If young people had yet to develop the technique that adults have in focusing on the exterior letters of words, this result would probably not have come about. In that case, the children would have been expected to have had similar degrees of difficulty recognising the two different types of anagrams.

As the authors of the study put it in their paper, Children and Adults Both See "Pirates" in "Parties": Letter-Position Effects for Developing Readers and Skilled Adult Readers, the findings indicate that "the privileged status of exterior letters in words is well established in developing readers".

That we can sometimes recognise words even when letters, particularly internal ones, have been slightly jumbled can be a useful skill. It means, for

example, that we will usually recognise the word “cholocate” for what it was meant to be, “chocolate”.

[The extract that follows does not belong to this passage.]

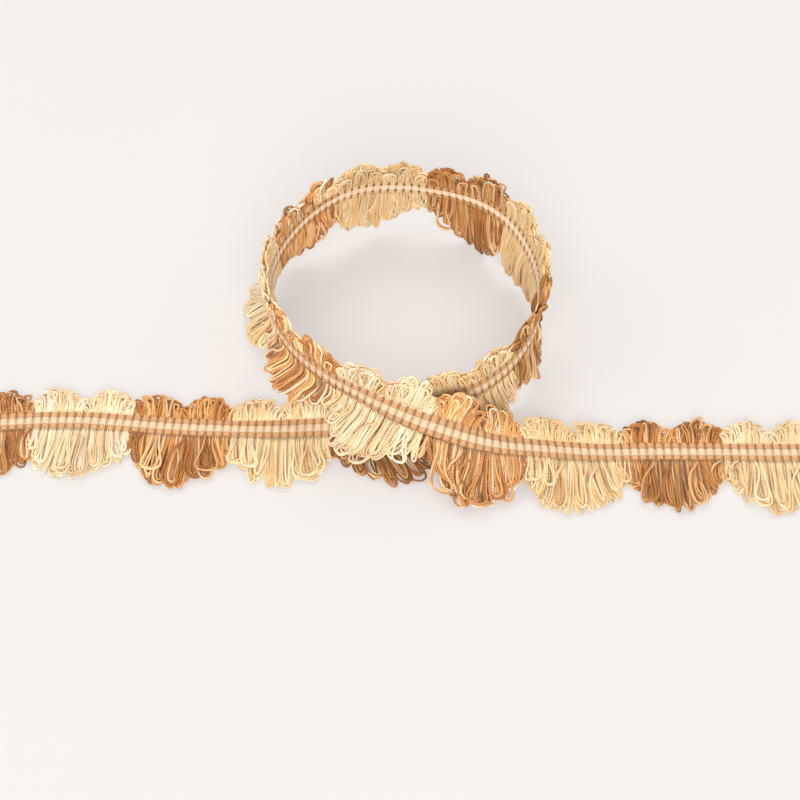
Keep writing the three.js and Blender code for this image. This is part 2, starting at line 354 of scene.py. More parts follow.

But if that flexibility with respect to letter order is too great, it could help to cause reading problems, Dr Paterson suggested.

“I imagine there is variation in that flexibility. If there’s a part of the brain dedicated to working out the position of letters and words, that may show variation between individuals,” he said.

In extreme cases, this flexibility could be a component of dyslexia, he said. This suggestion corroborates reports from people with dyslexia that letters seem to jump about on the page.

More broadly, work such as the recent study is part of a body of evidence that helps researchers to better understand the difficulties children can experience when trying to read.

“This is one study among a series. The general approach is very useful for being able to understand typical and atypically developing children,” said Dr Paterson.

With poor literacy often linked to negative outcomes in life – such as unemployment, long-term illness and involvement in crime – insights into how young people learn to read and how they might fail to learn are nothing if not important.